Inflation has already trailed the Fed’s target for more than three years. While low prices may seem like a good deal for consumers, tepid inflation generally is a sign the economy is growing sluggishly. Bigger price increases, meanwhile, usually suggest retailers feel their customers can pay more.
Inflation has picked up in the past couple of months. Yet Yellen indicated during a press conference that she doesn’t think those increases will necessarily continue.
Yellen’s time frame on inflation echoes what Fed policymakers have said before. In their latest projections, Fed officials said they don’t see inflation reaching 2 per cent until 2018.
Federal Reserve policymakers have a slightly more optimistic view of the unemployment rate for the next few years than they did just a few months ago.
Fed officials now see the rate falling to 4.6 per cent by the end of 2017 and 4.5 per cent by the end of 2018. Both figures are one-tenth of a percentage point lower than in their December forecasts. The figure now stands at 4.9 per cent, and officials see it ticking down two-tenths of a point by the end of this year.
All those figures are below their estimate of the long-term unemployment rate consistent with a normal economy, which is 4.8 per cent. Forecasting a rate that is lower than the long-term average suggests that Fed policymakers hope the economy is strong enough to push the rate below normal. That could force employers to offer higher pay and accelerate growth.

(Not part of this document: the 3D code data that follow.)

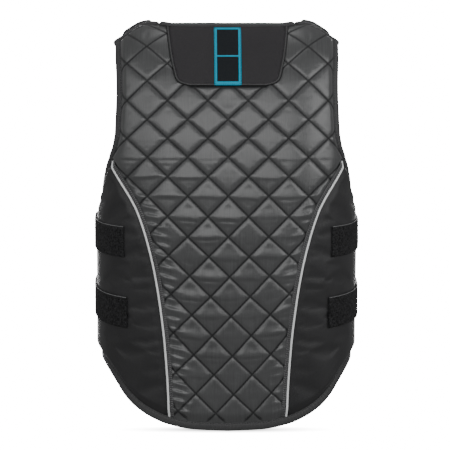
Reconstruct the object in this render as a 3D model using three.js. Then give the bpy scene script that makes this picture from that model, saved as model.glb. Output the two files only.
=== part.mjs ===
// Padded riding vest in its worn form. Lengths are millimetres and +Z is up.
// The wearer's back faces -Y, and the origin lies between the places where the inner shoulders rest.
import * as THREE from 'three';

// Whole vest
const vestHeight = 563;          // shoulder tops to the lowest point of the hem
const shoulderRise = 27;         // shoulder tops above the origin
const halfWidth = 177;           // middle to side at the chest
const backDepth = 132;           // origin to the furthest point of the back
const frontDepth = 122;          // origin to the furthest point of the chest
const roundness = 3;             // power of the rounded-box section, 2 is an ellipse

// Pads and their edges
const padThickness = 20;
const rimThickness = 9;          // of a pad where a binding closes its edge
const taperWidth = 26;           // over which a pad thins towards a bound edge
const seamDip = 2.6;             // how deep the outer face is drawn in at the piped seam
const seamWidth = 12;            // over which it is drawn in
const pieceGap = 0.4;            // clearance of neighbouring pieces

// Trim
const bindingWidth = 9;
const neckBindingWidth = 7;
const bindingProud = 1;          // how far a binding stands off the face that it closes
const bindingChamfer = 0.3;      // of its outer corners, as a share of its width
const mitreLimit = 0.6;          // least cosine that lengthens a bend's mitre
const nodeGap = 2.4;             // nodes of joined edges closer together than this are one
const pipingThickness = 4;
const yokeThickness = 2;
const yokePress = 0.7;           // how far the pad gives way under the yoke
const yokeMargin = 3;            // and for how far round it
const labelWidth = 37;
const labelHeight = 78;
const labelThickness = 1;

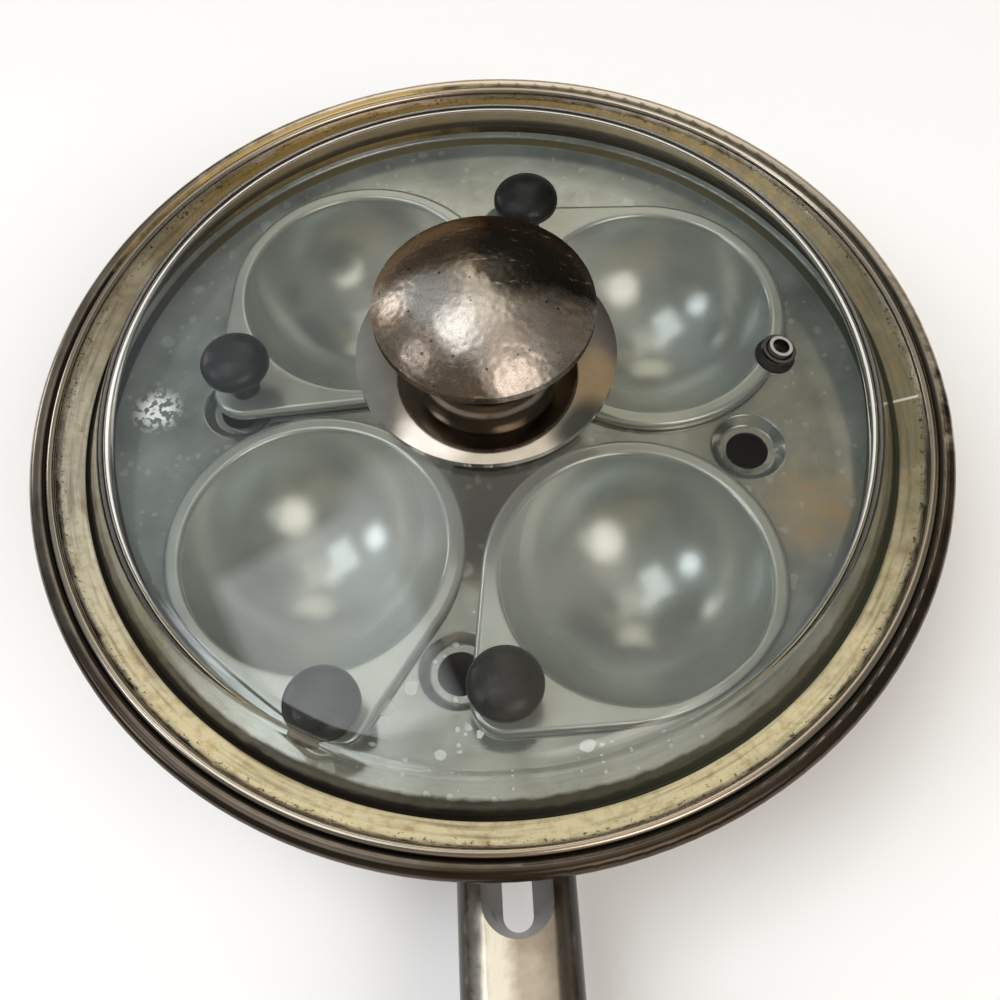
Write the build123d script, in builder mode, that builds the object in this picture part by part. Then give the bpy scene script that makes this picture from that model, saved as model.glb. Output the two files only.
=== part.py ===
from build123d import *
import math
import os

os.makedirs("parts", exist_ok=True)

# Egg poacher pan. Millimetres, +Z up. The origin is on the pan's axis at the face that it
# stands on, and the handle points along -Y.

# Pan, its radius set by the cups that stand in it
cup_wall_gap = 8.3
rim_height = 60.0
bead_radius = 2.3
pan_sheet = 0.8
floor_corner = 14.0
ledge_width = 3.6
seat_depth = 3.0
seat_fall = 9.8
seat_width = 4.8
lead_in_width = 3.6
rim_land = 3.8
roll_tuck = 3.5
roll_flat = 0.2
pan_bend = 1.2
seat_bend = 2.6

# Sandwich base under the pan
base_inset = 13.8
base_sheet = 0.6
base_bend = 1.5
core_depth = 4.0
core_gap = 0.3

# Tray that the cups hang in
tray_sheet = 0.8
tray_edge_gap = 1.0
tray_lip_width = 1.0
tray_lip_rise = 1.3
cup_gap = 4.66
cup_count = 4
layout_turn = -8.92
steam_hole_shift = 11.9
steam_hole_radius = 5.8
steam_dish_radius = 11.1
steam_dish_depth = 2.5
steam_dish_land = 2.0
steam_dish_shoulder = 0.9
dish_bend = 0.8

# Egg cups
cup_radius = 39.6
cup_rim_width = 4.7
cup_depth = 27.0
cup_wall = 1.8
cup_rim_depth = 2.9
cup_rim_sheet = 1.4
cup_rim_round = 1.1
cup_hole_gap = 0.5
tab_width = 7.2
tab_tip_radius = 9.0
tab_headings = (136.25, -135.75, -83.65, -138.15)

# Grips on the cups' tabs, each held by a screw from below
grip_radius = 9.3
grip_height = 15.5
grip_crown = 4.3
grip_lip = 2.0
grip_under_radius = 8.4
grip_neck_radius = 4.3
grip_waist_radius = 3.6
grip_foot_radius = 4.3
grip_screw_radius = 1.6
grip_screw_length = 6.5
grip_screw_head_radius = 2.8
grip_screw_head_depth = 1.1
grip_bore_spare = 0.5

# Glass of the lid
glass_sheet = 3.2
dome_rise = 25.6
brow_width = 7.4
brow_drop = 13.6
glass_foot_inset = 0.4
glass_edge_width = 3.0
brow_bend = 6.0
foot_bend = 1.5

# Steel ring crimped round the glass
ring_sheet = 0.5
ring_overhang = 2.6
ring_band_width = 5.8
ring_band_drop = 2.3
ring_band_rise = 0.3
ring_riser_width = 1.0
ring_flange_width = 2.0
ring_flange_rise = 2.8
ring_hem = 0.95
ring_bend = 0.65
ring_seat_gap = 0.4
glass_seal_gap = 0.3

# Lid knob, its plate, seals, washer, nut and screw
plate_radius = 32.6
plate_hub_radius = 15.0
plate_sheet = 0.8
plate_drop = 1.7
seal_radius = 13.5
seal_depth = 1.4
knob_radius = 26.5
knob_foot_radius = 14.5
knob_waist_radius = 12.8
knob_throat_radius = 20.0
knob_sheet = 1.0
knob_rim_rise = 15.0
knob_lip = 2.2
knob_crown = 10.3
knob_bend = 1.6
knob_nut_flats = 10.0
knob_nut_depth = 6.0
knob_screw_radius = 2.5
knob_screw_head_radius = 5.0
knob_screw_head_depth = 2.6
knob_screw_stub = 2.0
screw_slot_width = 1.2
screw_slot_depth = 1.2
washer_radius = 11.0
washer_sheet = 1.2

# Steam vent of the lid
vent_spacing = 42.0
vent_radius = 4.45
vent_flange = 0.9
vent_spout_radius = 3.1
vent_spout_rise = 2.2
vent_bore_radius = 2.1
vent_barrel_radius = 2.8
vent_flare_radius = 3.6
vent_flare_depth = 0.5
vent_washer_radius = 5.2
vent_washer_sheet = 0.8

# Handle and the saddle that it is welded to
handle_root_width = 28.5
handle_root_length = 40.0
handle_waist_width = 24.0
handle_taper_length = 58.0
handle_end_width = 27.5
handle_swell_length = 52.0
handle_end_length = 28.0
handle_end_round = 12.5
handle_blend = 300.0
handle_depth = 16.0
handle_edge = 6.4
handle_wall = 1.2
handle_tilt = 6.0
handle_drop = 24.5
fork_top_width = 16.9
fork_base_width = 7.4
fork_top_reach = 24.9
fork_base_reach = 20.3
hang_hole_radius = 6.0
hang_hole_inset = 17.0
saddle_sheet = 1.4
saddle_width = 38.0
saddle_height = 20.0

# Clearances
rest_gap = 0.3
bore_gap = 0.4
thread_gap = 0.1
seat_gap = 0.05
overrun = 1.0

# Shares of the sizes that they follow
half_share = 0.5
waist_share = 0.42
stem_share = 0.45

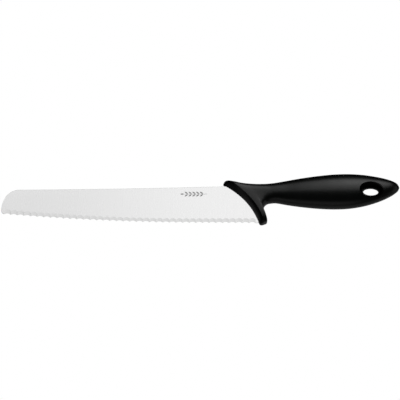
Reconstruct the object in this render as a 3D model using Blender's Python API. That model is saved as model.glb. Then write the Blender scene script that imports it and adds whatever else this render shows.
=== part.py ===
"""Bread knife: a scalloped stainless blade in a two-shot moulded handle.

The knife lies on its side. +X runs from the tip of the blade to the butt of the handle, +Y from the
cutting edge to the spine, and +Z out of the ground side of the blade. The origin is under the middle
of the knife's box, on the surface that the handle rests on.

Three solids make it up, nested as they are moulded:
  blade        stamped strip: the blade and the tang behind it, in one piece
  handle_core  hard first shot round the tang: the band in front of the guard, the carrier inside
               the grip and the lining of the hanging eye
  handle_skin  matt second shot over the carrier: the guard's sides and the whole grip

Lengths are in millimetres. Design points are (x, y) in the blade's middle plane, with y from the
handle's axis.
"""

import math

import bmesh
import bpy
from mathutils import Vector

MM = 0.001

# Where the design's origin lies in the knife's own frame.
AXIS_X = -0.3
AXIS_Y = 7.9  # the handle's axis above the middle of the box
AXIS_Z = 11.0  # the blade's middle plane above the surface: half the belly's thickness
GAP = 0.3  # between pieces that touch
SKIN = 2.0  # thickness of the second shot

# Blade.
TIP_X = -187.0
STRIP_THICK = 2.0  # left on the tang and the heel
BLADE_THICK = 1.8  # ground, in front of the guard
SPINE_LOW = 1.45  # height of the spine's crown, which would lie in front of the tip
SPINE_CROWN_X = -220.0
SPINE_RADIUS = 8300.0
EDGE_Y = -31.2
EDGE_BELLY_X = 0.0  # in front of this the edge curves up
EDGE_RADIUS = 1915.0
TIP_UPPER = (-178.5, 14.5)  # x of the corner between spine and end, and its radius
TIP_BULGE = (-184.9, -9.2, 20.0)
TIP_LOWER = (-187.8, 4.4)
HEEL = (57.0, 52.0)  # x of its lower and upper end, inside the guard
HEEL_RADIUS = 3.0
SHOULDER = ((36.0, 5.3), (43.0, 1.9))  # where the spine drops to the tang
TANG_END_X = 141.0
TANG_TOP = (1.9, 3.6)  # at the shoulder and at the end
TANG_BOTTOM = (-6.6, -3.4)
TANG_CORNER = 3.0
LOCK_HOLES = ((84.0, -1.6), (112.0, -0.6))
LOCK_HOLE_RADIUS = 2.7
TAPER_FROM = ((60.0, -7.0), (-187.0, 1.4))  # below this line both faces of the strip taper
TAPER = 0.0265  # of each face, per millimetre below that line

# Scallops, ground into the upper side only.
SCALLOP_PITCH = 6.2
SCALLOP_START_X = 52.1
SCALLOP_COUNT = 38
SCALLOP_STEPS = 6
SCALLOP_DEPTH = 1.2  # as seen from the side
SCALLOP_ANGLE = math.radians(13.0)
WHEEL_RADIUS = 16.0
WHEEL_REACH = 9.0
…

The Federal Reserve is keeping short-term interest rates unchanged at a range between 0.25 per cent and 0.5 per cent, citing the risks posed by global economic and financial turmoil.
Fed officials also see just two rate hikes this year, according to their latest projections, down from a previous estimate in December of four increases. The reduced number of hikes suggests Fed policymakers have grown more cautious in the wake of weaker growth overseas and gyrating financial markets.
The Fed raised the short-term rate it controls in December from nearly zero for the first time in almost a decade. Most economists forecast before the meeting that the Fed would raise rates only twice this year.
Markets are awaiting the Federal Reserve’s latest policy statement due out at 2 p.m. Stocks have been relatively quiet following a raft of generally positive economic reports in the morning. The data may reassure Fed officials that the U.S. economy is still growing despite weakness overseas.
Manufacturing output ticked up in February, its second straight increase. Builders broke ground on more houses and apartments. And consumer prices, excluding the volatile food and energy categories, have increased 2.3 per cent in the past year, the most in more than two years. Inflation typically rises when the economy is growing.
The Dow Jones industrial average was down 25 points to 17,225.23 as of 12:55 p.m. Eastern time. The Standard & Poor’s 500 index and Nasdaq composite index were both flat.
Global financial markets are in a wait-and-see mode ahead of a statement Wednesday from the U.S. Federal Reserve policy and comments from Chair Janet Yellen.
Markets tend to swing more forcefully after the Fed updates its economic forecast, said Deutsche Bank analyst Alan Ruskin.
According to Ruskin, market movements after the Fed statement “vastly exceed” even days when the Labor Department releases jobs numbers.
Futures markets point to a fairly flat open in the U.S., with the S&P 500 index set for a 0.1 per cent drop at the bell. Futures do not always foretell what markets will do. In the currency markets, the dollar traded in a fairly narrow range.
Investors are cautious with the U.S. Federal Reserve wrapping up its two-day meeting. They are looking for hints as to when the central bank might raise interest rates again.
The Fed is expected to keep rates on hold Wednesday, but it will issue a statement, update its economic forecasts and Chair Janet Yellen will speak.
In December, the Fed raised its benchmark rate for the first time in nearly a decade. But volatility in financial markets and a slowdown in global economic growth have since then raised concern that the U.S. economy might not be strong enough to handle another rate increase now.
Rate increases can weigh on stocks because they make borrowing marginally more expensive, and that has the potential to slow economic activity.
In European trading, Germany’s DAX rose 0.5 per cent. Japan’s Nikkei is down 0.83 per cent. Dow and S&P 500 futures are essentially flat.